As the Times reported, left-wing magazine Vanity Fair published a piece in May 2011 by Nobel prize winner Stiglitz, a left-wing economist who also happens to be funded by liberal billionaire George Soros. In fact, not only is he funded by Soros, but also is a friend of his who shares similar views about free-market economists. Stiglitz criticized them as "free market fundamentalists." He is also on the board for the Soros founded Institute for New Economic Thinking (INET) and is a contributor to Project Syndicate, a left-wing journalism mouthpiece that received $250,000 from Soros and reaches a monthy circulation of more than 72 million in 150 countries.
In that Vanity Fair article, Stiglitz said something frequently heard at occupy rallies these days: "In terms of wealth rather than income, the top 1 percent control 40 percent." He further complained that "in terms of income equality, America lags behind any country in the old, ossified Europe … Among our closest counterparts are Russia with its oligarchs and Iran."
Stiglitz even praised "old centers of inequality in Latin America" for reducing such gaps between the rich and poor. Perhaps the poor in those countries are better off now than they used to be, but would any American really want to live and work in Latin America instead?
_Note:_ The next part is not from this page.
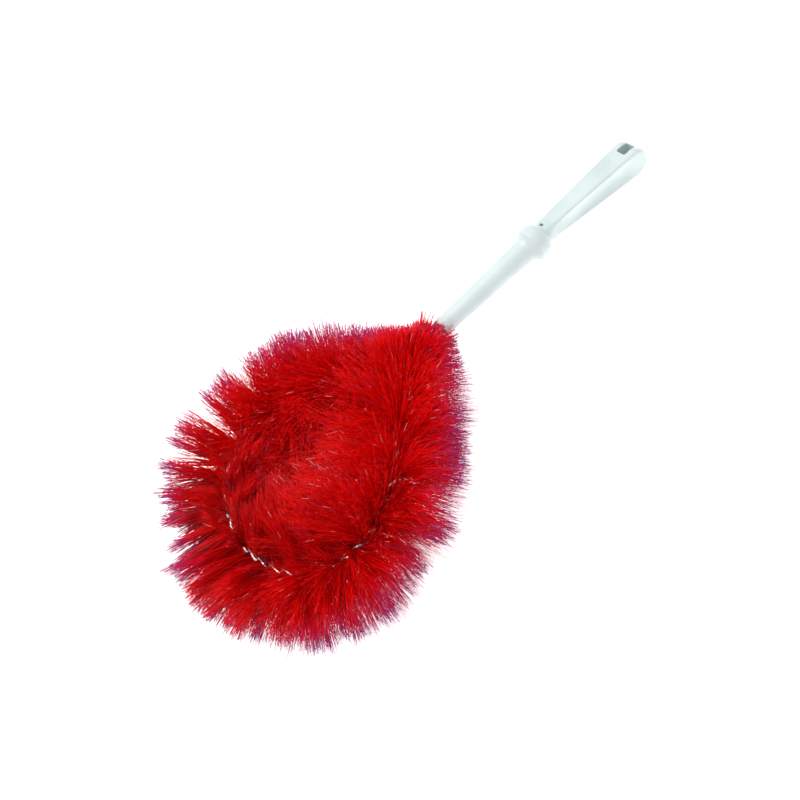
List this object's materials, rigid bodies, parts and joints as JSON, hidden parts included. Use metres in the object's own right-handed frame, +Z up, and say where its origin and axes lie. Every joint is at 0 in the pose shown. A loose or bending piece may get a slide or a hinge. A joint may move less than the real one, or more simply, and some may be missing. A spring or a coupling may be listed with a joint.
{
  "type": "twisted-wire loop brush",
  "caption": "Round brush: a ring of long bristles in a loop of twisted wire, on a slim moulded handle with a collar, a flared grip and a hang slot",
  "frame": {"origin": "on the resting plane z = 0, under the middle of the bounding box", "axes": "+X along the brush from the ring of bristles to the end of the grip, +Y across the ring, +Z up from the surface the brush lies on"},
  "size_m": [0.3958, 0.208, 0.088],
  "materials": {
    "handle_plastic": "satin moulded plastic, near white with a cool tint",
    "wire_steel": "bright galvanised wire",
    "bristle_fibre": "fine synthetic filament, red with magenta to purple tips"
  },
  "bodies": {
    "root": {"handle": "handle_plastic", "wire_strand_a": "wire_steel", "wire_strand_b": "wire_steel", "bristles_neck_1": "bristle_fibre", "bristles_neck_2": "bristle_fibre", "bristles_01": "bristle_fibre", "bristles_02": "bristle_fibre", "bristles_03": "bristle_fibre", "bristles_04": "bristle_fibre", "bristles_05": "bristle_fibre", "bristles_06": "bristle_fibre", "bristles_07": "bristle_fibre", "bristles_08": "bristle_fibre", "bristles_09": "bristle_fibre", "bristles_10": "bristle_fibre", "bristles_11": "bristle_fibre", "bristles_12": "bristle_fibre", "bristles_13": "bristle_fibre", "bristles_14": "bristle_fibre", "bristles_15": "bristle_fibre", "bristles_16": "bristle_fibre", "bristles_17": "bristle_fibre", "bristles_18": "bristle_fibre", "bristles_19": "bristle_fibre", "bristles_20": "bristle_fibre"}
  },
  "joints": []
}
In Brazil, the country cited by Stiglitz, per capita GDP was $10,710 in 2010 according to World Bank data supplied by Google. The same year, per capita GDP in the U.S. was more than four times higher at $47,184.
In his estimation, "most Americans" are doing worse year after year, yet common sense refutes that. One look around at all the stuff (dishwashers, washing machines, personal computers, smartphones) Americans have that enrich their lives for less and less money than in previous years, refutes that notion. Incomes are volatile and the 2008 financial crisis did takes its toll on both the rich and poor, but to say that most people are growing worse off year after year is absurd.
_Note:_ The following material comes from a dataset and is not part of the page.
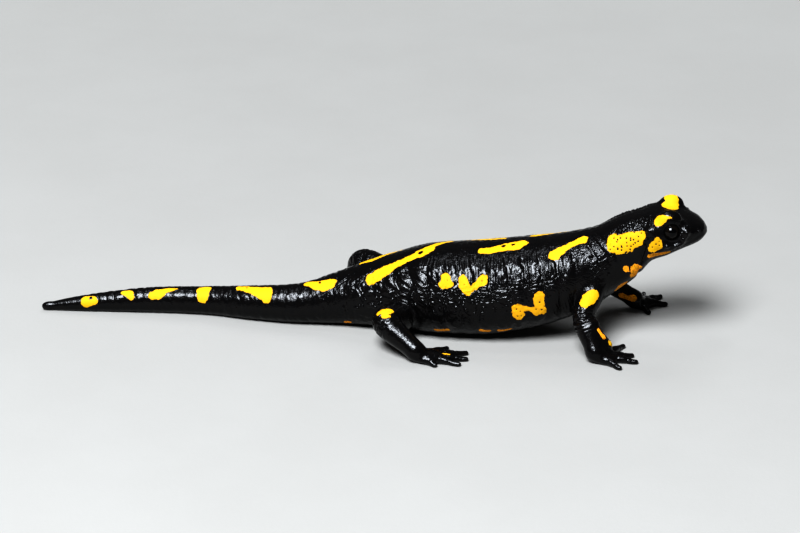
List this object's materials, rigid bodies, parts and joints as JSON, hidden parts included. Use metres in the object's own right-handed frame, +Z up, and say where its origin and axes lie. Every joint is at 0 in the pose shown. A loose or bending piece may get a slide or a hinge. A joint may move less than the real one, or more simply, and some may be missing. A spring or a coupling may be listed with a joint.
{
  "type": "fire salamander",
  "caption": "Still, life-size fire salamander in mid-stride with raised head: black skin with yellow spots and stripes, blunt head, glossy eyes and long round tail.",
  "frame": {"origin": "middle of the bounding box's underside, on the ground", "axes": "+X to the snout, +Y to the animal's left, +Z up"},
  "size_m": [0.1772, 0.0632, 0.0368],
  "materials": {
    "skin": "moist glossy black skin with yellow to orange spots and stripes",
    "eye": "wet, near-black eye"
  },
  "bodies": {
    "root": {"head": "skin", "lower_jaw": "skin", "eye_right": "eye", "eye_left": "eye", "neck": "skin", "chest": "skin", "trunk": "skin", "pelvis": "skin", "tail_base": "skin", "tail_middle": "skin", "tail_tip": "skin", "upper_arm_right": "skin", "forearm_right": "skin", "hand_right": "skin", "upper_arm_left": "skin", "forearm_left": "skin", "hand_left": "skin", "thigh_right": "skin", "shank_right": "skin", "foot_right": "skin", "thigh_left": "skin", "shank_left": "skin", "foot_left": "skin"}
  },
  "joints": []
}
One of the loudest income inequality alarmists among the media is New York Times columnist and Nobel Prize winner Paul Krugman. At least as far back as 2007, Krugman was lamenting a return to the "gilded age" and praising the more equal (and heavily unionized) society created by the New Deal that followed World War II. In a speech for the Commonwealth Club of California, he said this society began to fall apart around 1980 and blamed political policies including de-unionization for a rising income inequality.
According to Cato Institute's vice present for research Brink Lindsey, Krugman's view of the past is one of "nostalgianomics" and it offers "a highly selective and misleading account" of the changes in political and economic history.
Thomas A Garrett, an economist at the Federal Reserve Bank of St. Louis, wrote in the spring of 2010, that "common measures of income inequality that are derived from the census statistics exaggerate the degree of income inequality …" In contrast to Stiglitz and others on the left, Garrett also noted that "although many people consider income inequality a social ill, it is important to understand that income inequality has many economic benefits and is the result of - and not a detriment to - a well-functioning economy."
Liberal complaints about increased concentration of wealth by the top 1 percent, and about income inequality have a long history. It reaches at least as far back as 1987 when far-left economist Dr. Ravi Batra published his book, "The Great Depression of 1990." Remember that Great Depression? Oh, wait, no one does because Batra's prediction that the "perverse" fiscal policies of President Ronald Reagan would plunge the nation into a 1929-style Great Depression from 1990-1996 did not even vaguely come true.
Batra's prediction was based on the claim that rising income inequality causes depressions. Something he stated clearly in chapter 6 of the book (under the obvious influence of Keynesian economist John Kenneth Galbraith): "My argument is that depression, as distinct from recessions, are caused by an extreme concentration of wealth."
As evidence Batra supplies a chart in that chapter which shows the "Share of wealth held by the richest 1 percent" from 1810-1983. It shows an increase in the amount of wealth held by "the one percent" in 1929. Of course, he argued causation - but causation and correlation are tricky things particularly in economics.
It is obvious that the economic views of the Occupy movement were scripted by left-wing economists and repeated or embraced by those in the liberal media long before anyone set up an Occupy camp. So it should come as no surprise that those same liberal media outlets have given such favorable coverage to the extreme anti-capitalist movement, despite the crime and violence that has taken place. Krugman praised the "We are the 99 percent" slogan on Nov. 24. His only criticism was that "it aims too low."